The Bankruptcy Code is sometimes much more complicated in practice than it is as written. An example of this is found at sections 523(a)(5) and (a)(15) both of which deal with debts arising from dissolution of marriage or divorce..

Bankruptcy Code section 523(a)(5) is straightforward: Not dischargeable is any debt for a “domestic support obligation.” So child support, alimony, and so forth are not dischargeable in bankruptcy. 523(a)(15) specifies that not dischargeable is any debt “to a spouse, former spouse, or child of the debtor” that isn’t child support, but that is made “in the course of a divorce or separation or in connection with a separation agreement, divorce decree, or other order of a court of record…”

When representing a debtor in bankruptcy, an attorney needs to review the divorce decree. But the analysis doesn’t stop there.

Because 523(a)(15) has been interpreted more broadly than it reads. What if, for example, a divorce decree specifies that one spouse will be 100% responsible for a joint credit card?

That wouldn’t be a debt to the (ex-)spouse. It’s a debt to the credit card issuer. It seems like it shouldn’t be 523(a)(15) debt – but it is.

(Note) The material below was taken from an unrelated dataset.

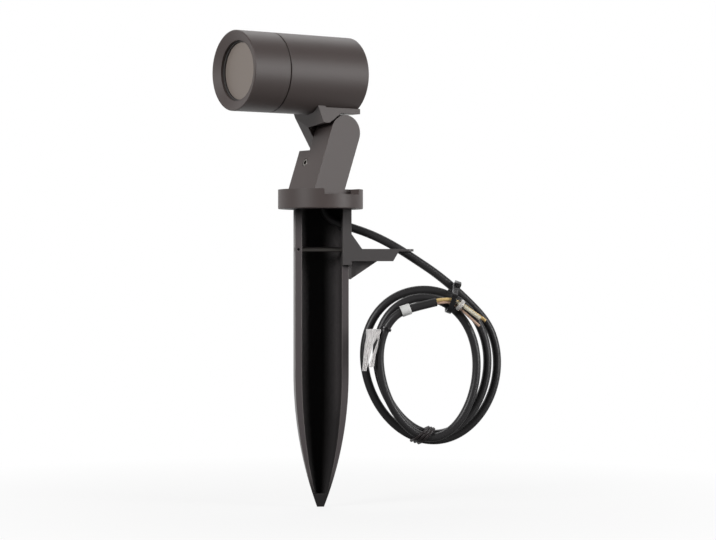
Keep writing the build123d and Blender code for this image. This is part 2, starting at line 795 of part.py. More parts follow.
with BuildPart() as cable_arm:
    with BuildSketch(Plane(origin=(0, spike_front, 0), x_dir=(1, 0, 0), z_dir=(0, -1, 0))):
        with BuildLine():
            Polyline(
                (arm_side - side_plate - root_overlap, 0),
                (arm_side, 0),
                (arm_side, brace_top),
                (arm_side + brace_run, bar_top),
                (bar_reach, bar_top),
                (bar_reach - bar_slant, bar_top - bar_height),
                (arm_side, bar_top - bar_height),
                (arm_side, -root_drop),
                (arm_side - side_plate - root_overlap, -root_drop),
                close=True,
            )
        make_face()
    extrude(amount=plate_thickness)
    # side plate on the flange's flank
    with BuildSketch(Plane(origin=(spike_half, 0, 0), x_dir=(0, 1, 0), z_dir=(1, 0, 0))):
        with Locations((spike_front, 0)):
            Rectangle(side_plate_depth, web_drop, align=(Align.MIN, Align.MAX))
    extrude(amount=side_plate)
    # shelf, slotted for the cable, with the eye between its prongs
    with BuildSketch(Plane.XY.offset(bar_top)):
        with Locations((arm_side, spike_front)):
            Rectangle(shelf_reach - arm_side, shelf_depth, align=(Align.MIN, Align.MIN))
        with Locations((eye_center.X, 0)):
            SlotOverall(eye_slot + 2 * eye_wall, 2 * (eye_bore + eye_wall))
            SlotOverall(eye_slot, 2 * eye_bore, mode=Mode.SUBTRACT)
    extrude(amount=-shelf_thickness)
    with BuildSketch(Plane(origin=(0, spike_front + web_setback, 0), x_dir=(1, 0, 0), z_dir=(0, 1, 0))):
        with BuildLine():
            Polyline(
                (arm_side, -bar_top),
                (web_reach, -bar_top),
                (web_reach, -bar_top + bar_height),
                (arm_side, web_drop),
                close=True,
            )
        make_face()
    extrude(amount=web_thickness)
    with BuildSketch(cross_plane(spike_half, cross_pin_back, cross_pin_height)):
        Circle(cross_pin_diameter / 2)
    extrude(amount=side_plate, mode=Mode.SUBTRACT)
cable_arm.part.label = "cable_arm"

with BuildPart() as cross_pin:
    with BuildSketch(cross_plane(-spike_half + pin_end_inset, cross_pin_back, cross_pin_height)):
        Circle(cross_pin_diameter / 2)
    extrude(amount=spike_width + side_plate - pin_end_inset)
cross_pin.part.label = "cross_pin"


# --- cable: a piece inside the arm, the free lead, the coil -------------------------------------------
def coil_point(turn):
    """Middle of the coiled cable after a number of turns, running clockwise as seen from the front."""
    angle = radians(coil_start_angle) - 2 * pi * turn
    half_width = coil_half_width - coil_width_loss * turn + coil_width_gain * turn**2
    half_height = coil_half_height - coil_height_loss * turn + coil_height_gain * turn**2
    center_x = coil_center_x + coil_drift_x * turn - coil_return_x * turn**2
    center_z = coil_center_z + coil_drift_z * turn - coil_return_z * turn**2
    return Vector(
        center_x + half_width * cos(angle) - coil_lean * sin(angle) * (1 - cos(angle)) / 2,
        -coil_pitch * turn,
        center_z + half_height * sin(angle),
    )


def coil_direction(turn):
    """Unit direction of the coiled cable after a number of turns."""
    small = 1e-4
    return (coil_point(turn + small) - coil_point(turn - small)).normalized()


def biarc(start, start_direction, end, end_direction):
    """Meeting point and direction of the two arcs that join two directed points smoothly."""
    chord = end - start
    both = start_direction + end_direction
    spread = 2 * (1 - start_direction.dot(end_direction))
    along = chord.dot(both)
    reach = (sqrt(along**2 + spread * chord.dot(chord)) - along) / spread
    middle = (start + end + (start_direction - end_direction) * reach) * 0.5
    direction = ((end - end_direction * reach) - (start + start_direction * reach)).normalized()
    return middle, direction


def least_self_gap(points, spacing, diameter):
    """Least clear distance between parts of a tube that lie more than two diameters apart along it."""
    skip = int(2 * diameter / spacing) + 1
    return min(
        (points[one] - points[two]).length
        for one in range(len(points))
        for two in range(one + skip, len(points))
    ) - diameter


coil_start = coil_point(0)
coil_heading = coil_direction(0)
lead_end = coil_start - coil_heading * cable_diameter
lead_points.append(lead_end - coil_heading * lead_last_run)
lead_points.append(lead_end)
lead_points.insert(0, Vector(0, 0, cable_split))

with BuildPart() as arm_cable:
    with BuildLine():
        arm_run_points = [Vector(0, 0, cable_split), cable_bend, cable_bend + lean_up * cable_top_run]
        FilletPolyline(*arm_run_points, radius=corner_radii(arm_run_points))
    with BuildSketch(Plane(origin=arm_run_points[0], z_dir=(0, 0, 1))):
        Circle(cable_radius)
    sweep()
arm_cable.part.label = "arm_cable"

lead_radii = corner_radii(lead_points)
print("lead radii", [round(radius, 1) for radius in lead_radii])
with BuildPart() as cord_lead:
    with BuildLine() as lead_line:
        FilletPolyline(*lead_points, radius=lead_radii)
    with BuildSketch(Plane(origin=lead_points[0], z_dir=(0, 0, -1))):
        Circle(cable_radius)
    sweep()
cord_lead.part.label = "cord_lead"
lead_length = sum(edge.length for edge in lead_line.edges())
lead_ratio = cord_lead.part.volume / (pi * cable_radius**2 * lead_length)
print("lead length", round(lead_length, 1), "volume ratio", round(lead_ratio, 4))

steps = round(coil_turns / quarter)
coil_stations = [coil_turns * step / steps for step in range(steps + 1)]
with BuildPart() as cord_coil:
    with BuildLine() as coil_line:
        Line(lead_end, coil_start)
        for first, last in zip(coil_stations, coil_stations[1:]):
            middle, direction = biarc(
                coil_point(first), coil_direction(first), coil_point(last), coil_direction(last)
            )
            TangentArc(coil_point(first), middle, tangent=coil_direction(first))
            TangentArc(middle, coil_point(last), tangent=direction)
        coil_end = coil_point(coil_turns)
        coil_leaving = coil_direction(coil_turns)
        Line(coil_end, coil_end + coil_leaving * coil_tail)
    with BuildSketch(Plane(origin=lead_end, z_dir=coil_heading)):
        Circle(cable_radius)
    sweep()
cord_coil.part.label = "cord_coil"
coil_length = sum(edge.length for edge in coil_line.edges())
coil_wire = coil_line.wires()[0]
samples = 700
coil_samples = [coil_wire @ (step / samples) for step in range(samples + 1)]
coil_ratio = cord_coil.part.volume / (pi * cable_radius**2 * coil_length)
print("coil length", round(coil_length, 1), "volume ratio", round(coil_ratio, 4))
print("coil least self-gap", round(least_self_gap(coil_samples, coil_length / samples, cable_diameter), 2))

# --- bare cores past the jacket's end -----------------------------------------------------------------
jacket_end = coil_end + coil_leaving * coil_tail
core_heading = Vector(cos(radians(core_fall)), 0, -sin(radians(core_fall)))
elbow = Vector(core_elbow[0], jacket_end.Y, core_elbow[1])
core_up = Vector(sin(radians(tie_fall)), 0, cos(radians(tie_fall)))
with BuildPart() as conductors:
    for (rise, back), core_run in zip(core_places, core_runs):
        offset = core_up * rise + Vector(0, back, 0)
        start = jacket_end + offset - coil_leaving * offset.dot(coil_leaving)
        with BuildLine():
            FilletPolyline(
                start,
                start + coil_leaving * core_straight,
                elbow + offset,
                elbow + offset + core_heading * core_run,
                radius=core_bend,
            )
        with BuildSketch(Plane(origin=start, z_dir=coil_leaving)):
            Circle(core_diameter / 2)
        sweep()
conductors.part.label = "conductors"


def place_on_coil(turn):
    """Parameter of the coiled cable's middle line nearest to a number of turns."""
    target = coil_point(turn)
    return min(range(samples + 1), key=lambda step: (coil_samples[step] - target).length) / samples


def coil_frame(turn):
    """Plane square to the coiled cable at a number of turns."""
    place = place_on_coil(turn)
    return Plane(origin=coil_wire @ place, x_dir=(0, 1, 0), z_dir=coil_wire % place)


def crossing(wire, place, plane):
    """Where a cable's middle line passes through a plane, near a place along it."""
    for _ in range(20):
        gap = (wire @ place - plane.origin).dot(plane.z_dir)
        place -= gap / ((wire % place).dot(plane.z_dir) * wire.length)
    return wire @ place


def line_crossing(plane, point, direction):
    """Where a straight run passes through a plane."""
    return point - direction * ((point - plane.origin).dot(plane.z_dir) / direction.dot(plane.z_dir))


def bundle(plane, middles):
    """Center and size, in a plane, of the box that holds cables with the given middles."""
    flat = [plane.to_local_coords(middle) for middle in middles]
    low = [min(point.X for point in flat), min(point.Y for point in flat)]
    high = [max(point.X for point in flat), max(point.Y for point in flat)]
    margin = cable_diameter + 2 * tie_clearance
    center = ((low[0] + high[0]) / 2, (low[1] + high[1]) / 2)
    return center, high[0] - low[0] + margin, high[1] - low[1] + margin


# --- ties, marker, wrap and folded tag ----------------------------------------------------------------
tie_heading = Vector(cos(radians(tie_fall)), 0, -sin(radians(tie_fall)))
upper_plane = Plane(origin=(tie_place[0], jacket_end.Y / 2, tie_place[1]), x_dir=(0, 1, 0), z_dir=tie_heading)
upper_middles = [
    crossing(lead_line.wires()[0], lead_at_tie, upper_plane),
    crossing(coil_wire, place_on_coil(upper_tie_turn), upper_plane),
    crossing(coil_wire, place_on_coil(upper_tie_turn + 1), upper_plane),
    line_crossing(upper_plane, elbow, tie_heading),
]
lower_plane = coil_frame(lower_tie_turn + 1)
lower_middles = [crossing(coil_wire, place_on_coil(lower_tie_turn + turn), lower_plane) for turn in range(3)]

with BuildPart() as tie_upper:
    center, depth, height = bundle(upper_plane, upper_middles)
    with BuildSketch(upper_plane.offset(-upper_tie_width / 2)):
        with Locations(center):
            RectangleRounded(depth + 2 * tie_band, height + 2 * tie_band, cable_radius + tie_band)
            RectangleRounded(depth, height, cable_radius, mode=Mode.SUBTRACT)
    extrude(amount=upper_tie_width)
    with BuildSketch(upper_plane.offset(-tie_head / 2)):
        with Locations((center[0], center[1] + height / 2)):
            Rectangle(tie_head, tie_head_height, align=(Align.CENTER, Align.MIN))
    extrude(amount=tie_head)
tie_upper.part.label = "tie_upper"

with BuildPart() as tie_lower:
    center, depth, height = bundle(lower_plane, lower_middles)
    for wrap in range(lower_wraps):
        with BuildSketch(lower_plane.offset(lower_tie_pitch * (wrap - lower_wraps / 2))):
            with Locations(center):
                RectangleRounded(depth + 2 * tie_band, height + 2 * tie_band, cable_radius + tie_band)
                RectangleRounded(depth, height, cable_radius, mode=Mode.SUBTRACT)
        extrude(amount=lower_tie_width)
    with BuildSketch(lower_plane.offset(-lower_tie_pitch * lower_wraps / 2)):
        with Locations((center[0] - depth / 2, center[1])):
            Rectangle(tie_band, cable_diameter, align=(Align.MAX, Align.CENTER))
    extrude(amount=lower_tie_pitch * lower_wraps)
tie_lower.part.label = "tie_lower"

marker_plane = coil_frame(marker_turn)
with BuildPart() as marker_sleeve:
    with BuildSketch(marker_plane.offset(-marker_length / 2)):
        Circle(cable_radius + sleeve_slack + sleeve_wall)
        Circle(cable_radius + sleeve_slack, mode=Mode.SUBTRACT)
    extrude(amount=marker_length)
marker_sleeve.part.label = "marker_sleeve"

wrap_bore = max(sqrt(rise**2 + back**2) for rise, back in core_places) + core_diameter / 2 + wrap_slack
with BuildPart() as core_wrap:
    with BuildSketch(Plane(origin=elbow + core_heading * wrap_place, z_dir=core_heading)):
        Circle(wrap_bore + wrap_wall)
        Circle(wrap_bore, mode=Mode.SUBTRACT)
    extrude(amount=wrap_length)
core_wrap.part.label = "core_wrap"

collar = coil_frame(tag_turn)
collar_radius = cable_radius + sleeve_slack + tag_thickness
tag_front = collar.origin - Vector(0, collar_radius, 0)
with BuildPart() as cable_tag:
    with BuildSketch(collar.offset(-tag_collar / 2)):
        Circle(collar_radius)
    extrude(amount=tag_collar)
    with BuildSketch(Plane(origin=tag_front, x_dir=(1, 0, 0), z_dir=(0, -1, 0))):
        for tag_leaf in tag_leaves:
            with BuildLine():
                Polyline(*tag_leaf, close=True)
            make_face()
    extrude(amount=-tag_thickness)
    with BuildSketch(collar.offset(-tag_collar)):
        Circle(cable_radius + sleeve_slack)
    extrude(amount=2 * tag_collar, mode=Mode.SUBTRACT)
cable_tag.part.label = "cable_tag"

pieces = [
    front_ring, glass_gasket, front_glass, housing_seal, head_housing, lamp, lamp_lens, lamp_pins,
    lamp_holder, holder_strap, holder_screws, head_foot, foot_screws, pivot_bolt, pivot_washer, bracket,
    arm_screw, grub_screws, spike, cable_arm, cross_pin, arm_cable, cord_lead, cord_coil, conductors,
    tie_upper, tie_lower, marker_sleeve, core_wrap, cable_tag,
]
os.makedirs("parts", exist_ok=True)
for piece in pieces:
    export_step(piece.part, f"parts/{piece.part.label}.step")
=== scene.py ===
"""Garden spike spotlight: finishes, cable, ties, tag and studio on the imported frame.

Metres. The origin is on the spike's axis at the ground line; the trough opens to -Y, the cable arm
reaches to +X, and the lamp head points to -X and -Y.
"""
import logging
import math
from dataclasses import dataclass, field
from enum import Enum, StrEnum, auto
from itertools import combinations

import bpy
from mathutils import Matrix, Vector


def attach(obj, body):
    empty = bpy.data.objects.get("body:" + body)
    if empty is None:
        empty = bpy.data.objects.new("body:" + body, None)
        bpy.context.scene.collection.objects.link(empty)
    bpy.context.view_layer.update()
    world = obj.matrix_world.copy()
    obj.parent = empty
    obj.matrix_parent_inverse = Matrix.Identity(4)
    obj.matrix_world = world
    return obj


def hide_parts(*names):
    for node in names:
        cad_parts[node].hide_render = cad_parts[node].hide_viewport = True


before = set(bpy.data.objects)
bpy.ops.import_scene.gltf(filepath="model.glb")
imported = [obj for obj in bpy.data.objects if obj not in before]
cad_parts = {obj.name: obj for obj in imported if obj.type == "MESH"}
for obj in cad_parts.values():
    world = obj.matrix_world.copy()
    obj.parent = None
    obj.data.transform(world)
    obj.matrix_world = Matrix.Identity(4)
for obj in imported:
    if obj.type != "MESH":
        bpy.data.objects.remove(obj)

logging.basicConfig(level=logging.INFO, format="%(message)s")
log = logging.getLogger("spotlight")
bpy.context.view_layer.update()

Colour = tuple[float, float, float, float]
Point = tuple[float, float, float]
Piece = bpy.types.Object
Tree = bpy.types.NodeTree
Socket = bpy.types.NodeSocket

MM = 0.001
# Sockets of a Mix node: its factor, its two numbers, its two colours, and the colour that comes out.
FACTOR, NUMBER_A, NUMBER_B, COLOUR_A, COLOUR_B, MIXED_COLOUR = 0, 2, 3, 6, 7, 2
WHITE = "FFFFFF"
TO_REAR = Vector((0.0, 1.0, 0.0))
# Rounding of a moulded edge as a share of the wall beside it, and its steps.
EDGE_SHARE = 0.3
EDGE_STEPS = 2
# Flat sides of a turned tube.
ROUND_SIDES = 48
# A cable's spline: its order, its steps between two points, and those round a quarter of it.
SPLINE_ORDER = 3
SPLINE_STEPS = 8
QUARTER_STEPS = 6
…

Imagine: A family court Judge has already found one partner responsible for payment of the debt. If that partner doesn’t pay – if that partner is discharged in bankruptcy – the debt doesn’t just evaporate. The other partner retains the obligation to pay. For that reason, even though this hypothetical obligation to pay is not a debt “for a domestic support obligation,” and it’s not “to” the spouse, former spouse, or child, it’s still a 523(a)(15) debt. But it’s not, interestingly enough, 523(a)(5) debt.

Not that it makes sense; It’s complicated. There are options. A chapter 13 discharge may, in fact, discharge 523(a)(15) debt, just like it can discharge parking tickets (523(a)(7)) that a chapter 7 can’t discharge. A lawyer needs to be both sophisticated and ready for a swashbuckling argument with the other partner’s attorney. Settlement is possible. The point is, in this and so many other ways, the Code has nuances and a client filing for bankruptcy needs a lawyer who can explain them, and can make them work best for the client’s needs.